Sacks also brings up the idea, common among contemporary social conservatives, that feminism was a noble goal at some point in the past, but has gone too far. However, instead of the usual "first wavers were in the right, but the second wavers have gone too far," Sacks cites the feminism of the 1970s as "more positive, male-friendly." (Does this mean that the MRAs will update their quote lists? One can only hope.)
There's also the problem Sacks so often faces when trying to sound like a voice of reason - his commenters. It's like the old analogy of crabs in a cookpot - rather than let him rise above the fray, his commenters act to drag the discourse back to the usual misogynist level. The reactions to this piece include:
- More accusations that women claim rape in response to consensual sex they regret.
- The accusation that "sex positive" is doublespeak, and that of course feminists hate "the male libido" (wait, I thought women had the hivemind?).
- Continuing to associate feminists with conservative Christians as one big fun-spoiling mob. Heck, even the most vehement anti-porn feminists no longer ally themselves with the theocrats.
- Complaining about a requirement of "enthusiastic verbal agreement" that's never actually stated as a requirement - and only by nitpicking that not all enthusiastic agreement is verbal.
- An attempt to turn it into that primary issue of all MRAs, child support.
- Fear that "I love consensual sex" will include sex among gays and lesbians. (Wait, we're the ones allied with Christian conservatives here?)
- Blaming standards of consent for the difficulty in obtaining rape convictions - by saying that the standard for consent is too limited. (I'm not sure how this works. I guess the idea is that if only cases of violent stranger rape went to trial, conviction rates would be up, though convinctions would be down.)
- Citing Dworkin's observations on the nature of consent in a patriarchy as evidence that feminists would not accept even enthusiastic consent as consent. This one would actually be a point worth discussing, if you could get rid of the people who insist that feminists believe "all sex is rape." The distinction is between ideals and reality. Ideally, sex would be something that could be more freely chosen than it often is today; however, in the world we live in enthusiastic consent is a "good enough" standard.
- Complaining that it's too strict to suggest that both partners should be enthusiastic about sex.
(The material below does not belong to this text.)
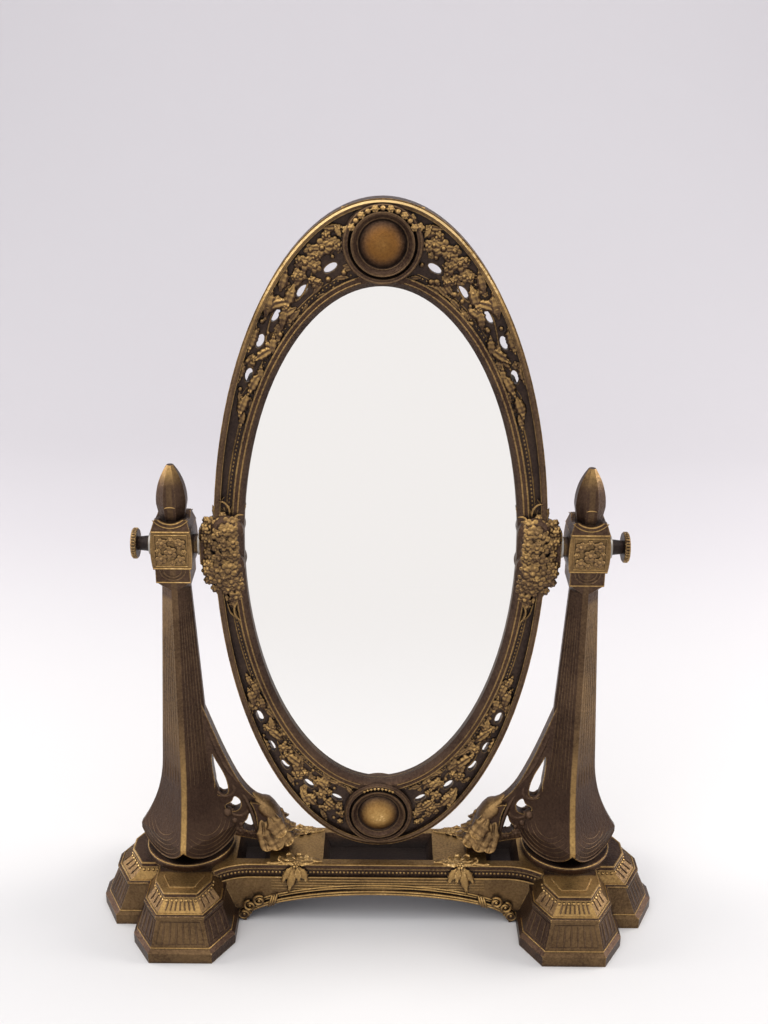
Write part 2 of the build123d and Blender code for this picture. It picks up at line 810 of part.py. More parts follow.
with BuildPart() as retaining_clips:
    with BuildSketch(face_plane(clip_back)):
        for angle in clip_angles:
            middle = clip_length / 2 - clip_overlap
            spot, normal = rabbet_spot(angle, middle)
            with Locations(Location(spot, normal)):
                RectangleRounded(clip_length, clip_width, clip_width / 3)
            with Locations(rabbet_spot(angle, clip_boss_radius)[0]):
                Circle(clip_screw_radius + hole_clearance, mode=Mode.SUBTRACT)
    extrude(amount=clip_thickness)
export(retaining_clips.part, "retaining_clips")

with BuildPart() as clip_screws:
    clip_screw_spots = [rabbet_spot(angle, clip_boss_radius)[0] for angle in clip_angles]
    with BuildSketch(face_plane(clip_back)):
        with Locations(*clip_screw_spots):
            Circle(clip_screw_radius)
    extrude(amount=clip_screw_length + clip_thickness)
    with BuildSketch(face_plane(clip_back)):
        with Locations(*clip_screw_spots):
            Circle(clip_head_radius)
    extrude(amount=-clip_head_height, taper=clip_head_taper)
    with BuildSketch(face_plane(clip_back + clip_head_height)):
        with Locations(*clip_screw_spots):
            Rectangle(2 * clip_head_radius, clip_head_height / 3)
    extrude(amount=clip_head_height / 2, mode=Mode.SUBTRACT)
export(clip_screws.part, "clip_screws")
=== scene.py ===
import math
import random
import bmesh
import bpy
from mathutils import Matrix, Vector


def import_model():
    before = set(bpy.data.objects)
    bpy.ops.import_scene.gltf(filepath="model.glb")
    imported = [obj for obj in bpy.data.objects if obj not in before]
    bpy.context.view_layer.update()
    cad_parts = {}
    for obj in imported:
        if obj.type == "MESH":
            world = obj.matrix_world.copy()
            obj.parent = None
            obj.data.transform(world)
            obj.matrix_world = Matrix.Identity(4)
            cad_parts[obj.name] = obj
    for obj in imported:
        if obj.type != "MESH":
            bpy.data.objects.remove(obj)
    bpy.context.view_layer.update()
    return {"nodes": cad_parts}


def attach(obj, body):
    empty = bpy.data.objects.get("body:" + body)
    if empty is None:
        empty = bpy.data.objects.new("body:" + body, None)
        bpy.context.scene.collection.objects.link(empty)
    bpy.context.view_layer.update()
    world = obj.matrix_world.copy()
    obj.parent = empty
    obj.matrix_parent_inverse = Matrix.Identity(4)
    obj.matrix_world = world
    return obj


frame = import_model()
mm = 0.001
random.seed(11)

# Sizes of the stand, the posts and the mirror in millimetres, the same as the solids'
stand = {
    "postX": 103.0, "deckZ": 35.5, "railY": 16.5, "bandY": 15.2, "crownY": 16.2,
    # how far each lobe reaches, its half width, and the depth and width of its cut corners
    "floorFront": (53.0, 27.0, 16.0, 10.5), "floorSide": (49.0, 23.0, 9.5, 18.0),
    "deckFront": (40.0, 13.0, 10.0, 5.5), "deckSide": (29.5, 15.5, 6.5, 11.0),
    "flareStart": 69.0, "flareEnd": 89.0, "flareRise": 7.0, "archSpan": 72.0, "archRise": 16.4,
}
post = {
    "topHalf": 7.2, "topZ": 193.25, "waistHalf": 12.8, "waistZ": 92.0, "tipHalf": 26.6, "tipZ": 51.0,
    "ridgeCut": 1.5, "discZ": 39.5, "stepZ": 198.25, "blockZ": 206.25, "pivotZ": 216.0, "blockTopZ": 225.75,
    "capZ": 231.75, "blockHalf": 9.6, "bulge": 0.7, "stepHalf": 8.7, "capLow": 9.9, "capHigh": 7.9,
    "scoopRadius": 10.0, "scoopLift": 8.2,
}
mirror = {
    "z": 213.0, "outer": (82.5, 172.5), "inner": (68.0, 132.7), "bandY": -3.0, "rimY": -5.5, "lipY": -4.8,
    "lipWidth": 6.0, "coveWidth": 2.6, "medallionZ": 152.3, "medallionR": 18.5,
    # the pierced holes as angle round the frame and share across the band
    "topHoles": ((71.2, 0.41), (60.2, 0.44), (49.7, 0.59), (42.5, 0.64), (35.2, 0.61)),
    "lowHoles": ((36.1, 0.67), (43.6, 0.74), (50.2, 0.70), (60.6, 0.57), (72.4, 0.46)),
}
front = Vector((0, -1, 0))
up = Vector((0, 0, 1))


def deselectAll():
    if bpy.context.object and bpy.context.object.mode != "OBJECT":
        bpy.ops.object.mode_set(mode="OBJECT")
    bpy.ops.object.select_all(action="DESELECT")


def makeActive(*objs):
    deselectAll()
    for obj in objs:
        obj.select_set(True)
    bpy.context.view_layer.objects.active = objs[0]


def pick(obj, rule):  # in edit mode, selects the vertices whose place fits the rule
    net = bmesh.from_edit_mesh(obj.data)
    for vert in net.verts:
        vert.select = rule(vert.co)
    net.select_flush(True)
    bmesh.update_edit_mesh(obj.data)


def shape(obj, *moves):  # each move is a rule for vertices and a shift or a scale for them
    makeActive(obj)
    bpy.ops.object.mode_set(mode="EDIT")
    for rule, shift, scale in moves:
        bpy.ops.mesh.select_all(action="DESELECT")
        pick(obj, rule)
        if scale:
            bpy.ops.transform.resize(value=scale)
        if shift:
            bpy.ops.transform.translate(value=shift)
    bpy.ops.object.mode_set(mode="OBJECT")


def settle(obj):  # place, turn and scale go into the mesh
    makeActive(obj)
    bpy.ops.object.transform_apply(location=True, rotation=True, scale=True)


def joined(copies, name):
    makeActive(*copies)
    if len(copies) > 1:
        bpy.ops.object.join()
    made = bpy.context.object
    made.name = name
    made.data.name = name
    settle(made)
    return made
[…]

- Arguing that men don't get to consent, as if feminists have somehow claimed this was okay, or that men are okay with not consenting, so women should be too. (Pick one and stick with it, guys.)
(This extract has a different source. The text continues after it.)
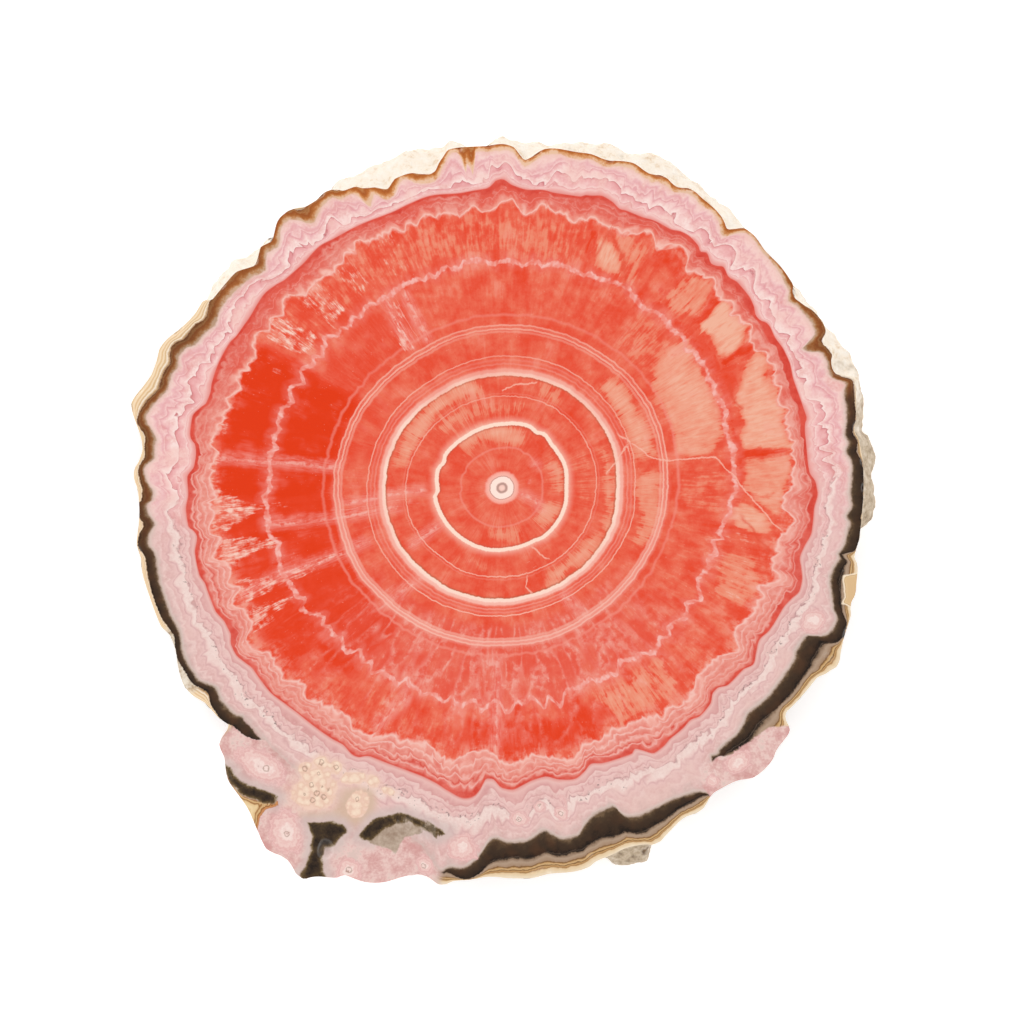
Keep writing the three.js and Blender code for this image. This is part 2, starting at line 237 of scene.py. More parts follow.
ZIGZAG_LINE = around({
    0: 41.12, 3: 41.75, 5: 40.12, 6: 41.38, 7.2: 39.88, 7.9: 41.38, 9: 41, 11: 41, 11.3: 40, 12: 41,
    13.5: 41.5, 15: 41.5, 16.3: 39.75, 18: 39.75, 20: 39.75, 21: 39.5, 25: 40, 27.2: 40, 27.6: 40.88,
    28.8: 39.88, 30.5: 39.56, 31.8: 40.38, 33: 40.12, 35.2: 41.12, 36.3: 40, 38: 40, 40: 41.25,
    41.3: 41.5, 41.6: 40.62, 42.6: 40.38, 43.7: 39.56, 45: 41, 46.6: 41.62, 47.5: 41.25, 48.8: 40.12,
    49.5: 40.5, 50.1: 40, 51: 40.62, 52.6: 41.12, 53: 39.81, 57: 39.62, 57.7: 40.38, 60: 40.25,
    61.5: 40.25, 62.2: 39.5, 63: 40.12, 65: 39.56, 65.7: 40, 67.8: 39.44, 68.4: 40.5, 71: 40.88,
    74: 40.62, 75.2: 40.25, 75.7: 40.62, 76.7: 39.5, 78: 40, 79: 40.38, 80: 40.25, 82: 38.25, 84: 38.12,
    85.5: 38.69, 87: 38.88, 88.6: 40.25, 89.5: 40.62, 90.6: 39.88, 92: 40.25, 92.2: 39.06, 93.2: 38.5,
    95: 38.19, 100: 38.06, 103: 38.38, 108: 38.12, 112: 37.94, 117: 38.06, 119: 38.75, 120: 38.25,
    121.3: 38.38, 121.7: 39.5, 122.6: 39.75, 124.2: 38.88, 125.3: 38.44, 128.6: 38.5, 130.4: 39.62,
    131.5: 39.5, 134.2: 38.31, 138: 39, 139.3: 39.75, 142: 40.31, 146: 40.5, 149: 40, 150: 39,
    151: 39.5, 153.4: 39.75, 154: 40.12, 155.2: 39.56, 156.6: 39.62, 157.6: 40.75, 159: 41.12, 160: 41,
    161.5: 41.38, 163.6: 40, 165: 40.12, 166.4: 40.88, 168: 41.38, 172: 41.12, 175.4: 40.62, 177: 41.88,
    179: 41.38, 180.5: 40.75, 182.6: 40.38, 183.8: 41.75, 185: 41.25, 187: 41.25, 188: 41, 191: 41.5,
    194.6: 40.88, 196: 41.38, 200: 41.38, 204.8: 41.5, 206.3: 40.75, 208: 41.38, 211: 41.38, 213: 41.38,
    216.5: 41, 218: 41.38, 220: 41.38, 222: 40.75, 226: 40.88, 232: 40.62, 236: 40.88, 239: 40.62,
    240.5: 40.25, 244: 40.12, 247: 40.62, 250: 40.25, 254: 40.5, 258: 41, 262: 41.62, 264.5: 41.62,
    266.5: 40.62, 268.5: 40, 271: 40.88, 272: 41.5, 274: 41.5, 275.2: 40.38, 277.5: 39.75, 279: 40.62,
    280.3: 41.38, 281.2: 41.25, 282: 39.88, 284: 39.88, 288: 39.31, 292: 39.5, 296: 39.38, 298: 39.88,
    301: 40.38, 305: 40, 310: 40.12, 314: 40.12, 316.3: 39.31, 320: 39.44, 324: 40.06, 327: 40,
    330: 39.69, 334: 39.88, 338: 40.38, 341: 41.12, 342.5: 41, 345: 40.38, 348: 40.5, 352: 41,
    354: 41.25, 356.5: 40.69, 358: 40.75})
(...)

The impression I get is that the Sacks/MRA conception of feminism is now stuck sometime in the mid-80s (which, to be fair, mine was until well into the 90s, when my only knowledge of feminism came from First Amendment discussions wherein feminism and the Religious Right were lumped together as the forces of oppression), and basically sees modern feminism as a cynical grab for bargaining chips in an adversarial division of sexes rather than a movement for social justice.
What it comes down to, I think, is that MRAs have demonized feminism to such an extent that any idea a feminist proposes must be rejected on principle. Besides, under a "bargaining chip" paradigm, any concession, even one you're predisposed to, is a loss of power.